I meet Allen in his Pentagon City hotel, where he’s tuning up the Aristocrats script with Debelack. Allen’s hair is shaved into a wide mohawk, and his right arm is spiraled with tattoos. When I arrive, he’s trying to unsheathe a stubborn banana using a potato peeler he found in his extended-stay suite’s kitchen. It’s a little absurd, but perhaps appropriate for a Cherry Red encounter.
The company may have filled one of the lower niches in the local theater scene, but there’s nothing wrong with that. The desire to watch simulated acts of sex and violence is as old as theater itself. Following a long, demoralizing tragedy, Roman audiences as far back as the fourth century BCE would stay in their seats for an Atellan farce, a collection of dirty jokes and bawdy parodies—in other words, “The Aristocrats” of the age.
Debelack and Allen won’t share too many of the details of their staging just yet, but they hope to stretch the joke to an hour. So far, there’s a mohel, a person-sized ass, an actor dressed as a penis, another one dressed as a vagina, and at least “a page and a half” of continuous bodily functions.

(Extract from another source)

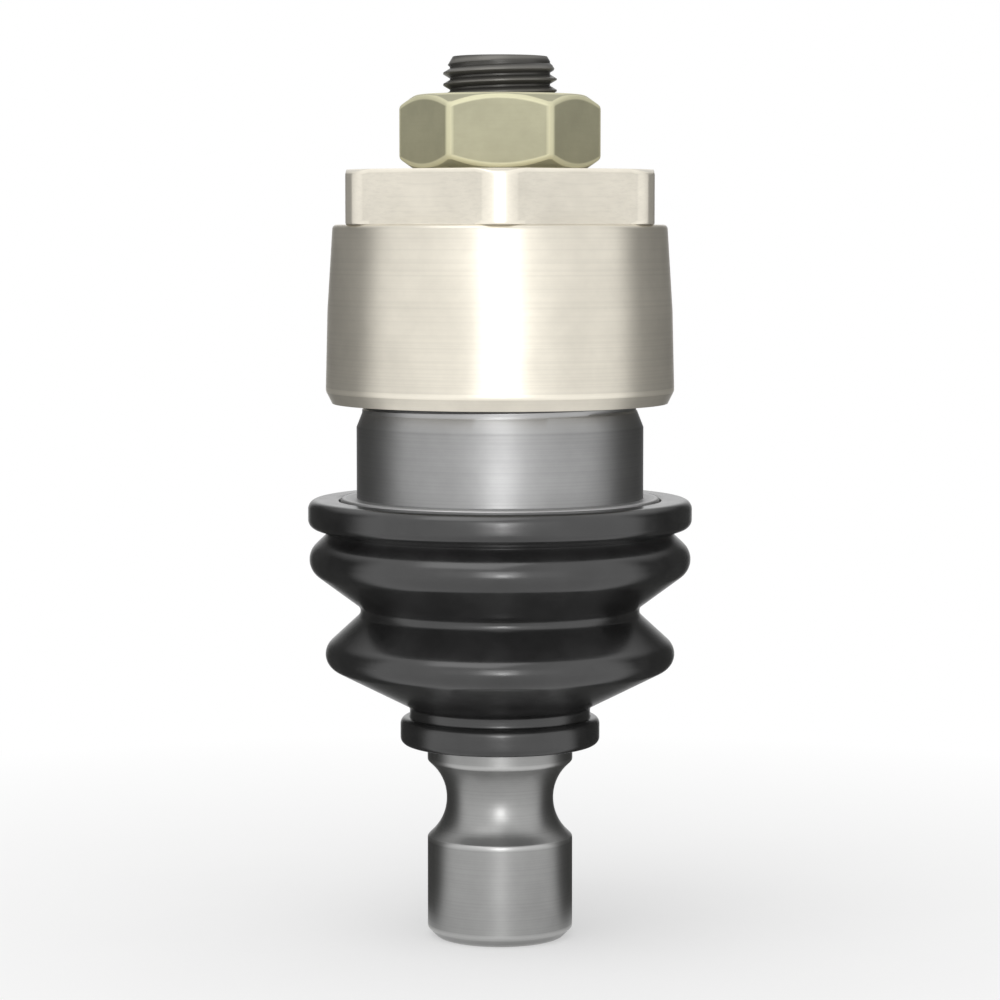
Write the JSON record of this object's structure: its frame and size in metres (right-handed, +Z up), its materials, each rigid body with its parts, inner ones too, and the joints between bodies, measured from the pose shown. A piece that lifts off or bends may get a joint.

I’ve always viewed “The Aristocrats” as a kind of comedic endurance test. After Paul Provenza’s 2005 documentary about the gag came out, a friend and I used the April Fool’s edition of our college newspaper to publish our own version. Read aloud, it lasts about four minutes. Gilbert Gottfried’s famous telling of the joke at a Friars Club roast just days after Sept. 11, 2001, runs about nine. A full hour of “The Aristocrats” seems almost unfathomable.
But if there’s one constant among every iteration of “The Aristocrats,” it’s that workshopping the joke in public earns scoffs and raised eyebrows. On Saturday night, Allen was in a restaurant with some colleagues hashing out more bombastic tricks to use in The Aristocrats. A diner at the neighboring table overheard the conversation and turned to Allen with a look that screamed, “Did he just say ‘dog cum’?”
Yes, in fact, Allen had just said “dog cum” in a crowded restaurant.